“Shh, shh,” I soothed him in the dark, trying not to laugh. “Who ate your cookie, Honey? Did Daddy eat your cookie?”
My husband had eaten the rest of our son’s first cookie after dinner that night.
“No! [Unintelligible M-word] ate my cookie!”
“Moe-man ate your cookie?” I asked because the cat had been licking his head earlier in the night and because I like to blame things on the cat.
“No! Mommy ate my cookie!” he answered.
Which was true. I’d finished the replacement cookie I’d given him. It had dropped on the floor and broken and I thought it was okay to scavenge it. (Yes, I ate a cookie off the floor. Don’t tell me you haven’t done the same.)
My husband hates wasting food and is a very aggressive scavenger at our table. At least once a day, my son bursts into tears because the food he left on the table 30 minutes before has disappeared. I’m usually a little more lenient about leaving food, mostly because my kids are both big gluten-and-dairy eaters, and I eat neither. Gluten-free cookies I am more likely to scavenge, especially the day they’re made when the chocolate is still a tad gooey inside.

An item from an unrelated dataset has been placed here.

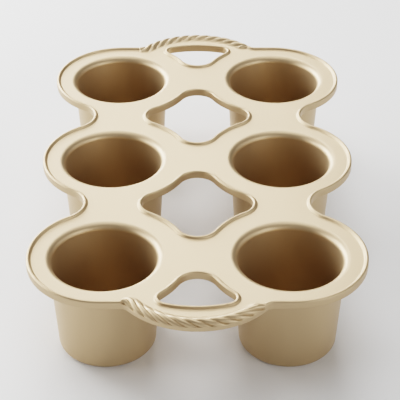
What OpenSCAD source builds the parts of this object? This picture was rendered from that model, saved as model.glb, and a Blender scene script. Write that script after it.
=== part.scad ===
// Six-cup popover pan: one casting with tapered cups, a flat deck with raised lips and two rope handles.
// Millimetres. The cups stand on z = 0, +X is to the right, +Y points to the rear handle.

/* [Cups] */
// Distance between the two rows of cups, centre to centre
cup_pitch_x = 127; // [120:0.5:134]
// Distance from one cup to the next along a row
cup_pitch_y = 123; // [116:0.5:130]
// Height of the flat deck above the table
deck_h = 72.6; // [60:0.1:85]
// Diameter of a cup's mouth where it leaves the flat deck
mouth_d = 82.2; // [76:0.1:86]
// Radius of the rolled mouth, seen from inside the cup
mouth_round = 5.2; // [4:0.1:8]
// Draft of the cup wall, in degrees
cup_draft = 3.4; // [1:0.1:6]
// Outside radius where the wall meets the cup's base
base_round = 5; // [4:0.1:9]
// Thickness of the casting in cups, deck and skirts
wall = 2.2; // [1.8:0.1:2.8]

/* [Outer edge and lips] */
// Deck from a cup's mouth to the pan's outer edge
edge_band = 11.9; // [10:0.1:14]
// Radius of the hollow between two neighbouring cups, seen from outside
neck_r = 19; // [15:0.5:24]
// Height of the raised lip above the deck
lip_h = 1.9; // [1.4:0.1:2.6]
// Radius of the lip's round top
lip_top_r = 1.25; // [0.9:0.05:1.35]
// Radius of the hollow where the lip runs out onto the deck
lip_foot_r = 1.4; // [1:0.1:2]
// How far the skirt hangs below the deck's top face
skirt_drop = 4.4; // [3.6:0.1:7]

/* [Diamond openings] */
// Deck from a cup's mouth to the edge of an opening
opening_band = 17.4; // [16:0.1:19]
// Deck between two openings, along the pan's centre line
cross_band = 42; // [38:0.5:46]
// Distance from a cup's centre line in to the tip of an opening
tip_inset = 23.5; // [21:0.5:26]
// Radius of the left and right tips of a diamond opening
tip_r = 13; // [10:0.5:15]
// Radius of the front and rear ends of a diamond opening
blunt_r = 14; // [11:0.5:16]

/* [Grip openings] */
// Radius of the grip opening's end between the cups
grip_top_r = 14; // [11:0.5:16]
// Radius of the grip opening's two corners
grip_corner_r = 6; // [4:0.5:7]
// Radius of the bowed edge beside the rope
grip_bow_r = 72; // [60:1:90]
// Handle left between the grip opening and the handle's outer edge
grip_rail = 19.9; // [18.5:0.1:22]

/* [Handles] */
// How far a handle stands out beyond the pan's straight end
handle_reach = 22.8; // [20:0.1:26]
// Radius of a handle's outer edge, seen from above
handle_r = 60; // [55:0.5:65]
// Radius of the hollow where a handle leaves the straight end
root_r = 6; // [4:0.5:8]

/* [Rope] */
// Width of the rope, from its outer edge to its foot on the deck
rope_w = 10.5; // [9:0.1:12]
// Height of the rope's crest above the deck
rope_h = 3.2; // [2.6:0.1:4]
// Distance from the rope's outer edge to its crest
rope_crest = 3.9; // [3.2:0.1:4.6]
// Depth of the rope's base below the deck's top face
rope_seat = 1; // [0.4:0.1:1.2]
// Distance from strand to strand along the handle
strand_pitch = 8.8; // [7:0.1:11]
// Angle between a strand and the handle's length
strand_lay = 33; // [25:1:45]
// Depth of the grooves between strands
strand_depth = 1.2; // [0.6:0.1:1.5]

/* [Hidden] */
$fn = 128;

// Flat strip of a cup's mouth beside its roll, gap between two arcs of a lip and reach of a cut past a face
seam_strip = 1.5;
joint_gap = 0.02;
cut_past = 1;

// Largest distance between a round stretch of an outline and its chords
chord_gap = 0.02;
deck_colour = "#e3d8c2";
cup_colour = "#b59d78";
rope_colour = "#d9ccb3";

// Straight steps in the rounded corners of the cup's and the lip's sections
roll_steps = 10;
base_steps = 6;
top_steps = 9;
foot_steps = 5;

// Cups: places, mouth, and the centres of the rolled mouth and of the rounded base in a half section
px = cup_pitch_x / 2;
py = cup_pitch_y;
mouth_r = mouth_d / 2;
flange_r = mouth_r + seam_strip;
roll_c = [mouth_r, -mouth_round];
base_y = base_round - deck_h;
base_in = mouth_round - wall + base_round - (base_y + mouth_round) * sin(cup_draft);
base_c = [mouth_r - base_in / cos(cup_draft), base_y];

// Lip section, measured inwards from the edge: where its hollow ends, and the centres of its top and hollow
lip_c = [lip_top_r, lip_h - lip_top_r];
foot_x = lip_top_r + sqrt(pow(lip_top_r + lip_foot_r, 2) - pow(lip_foot_r - lip_c[1], 2));
foot_c = [foot_x, lip_foot_r];
lip_a = atan2(foot_c[1] - lip_c[1], foot_c[0] - lip_c[0]);

// Outline of the pan, seen from above
ring_r = mouth_r + edge_band;
end_y = py + ring_r;
neck_x = px + sqrt(pow(ring_r + neck_r, 2) - pow(py / 2, 2));
neck_a = atan2(py / 2, neck_x - px);

// Diamond openings: centres of the tip, of the end on the centre line, and of the flank that joins them
hole_r = mouth_r + opening_band;
tip_x = px - tip_inset - tip_r;
blunt_y = (py - cross_band) / 2 - blunt_r;
flank = circle_meet([tip_x, 0], hole_r + tip_r, [0, blunt_y], hole_r + blunt_r);
tip_a = atan2(flank[1], flank[0] - tip_x);
blunt_a = atan2(flank[1] - blunt_y, flank[0]);

// Handles: centre of the arc, centre of the root's hollow and the angle where the handle starts
handle_y = end_y + handle_reach - handle_r;
root_y = end_y + root_r;
root_x = sqrt(pow(handle_r + root_r, 2) - pow(root_y - handle_y, 2));
handle_a = atan2(root_x, root_y - handle_y);
rope_in_r = handle_r - rope_w;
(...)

Before work this morning, my husband and I discussed whether this habit is giving our son a complex. He’ll probably end up like a stray cat, bolting down his food because he worries his meal is going to be threatened before he finishes.
But, I suppose if my son is going to have nightmares about something, cookie-stealing isn’t the worst thing he could dream about. At least not from my perspective.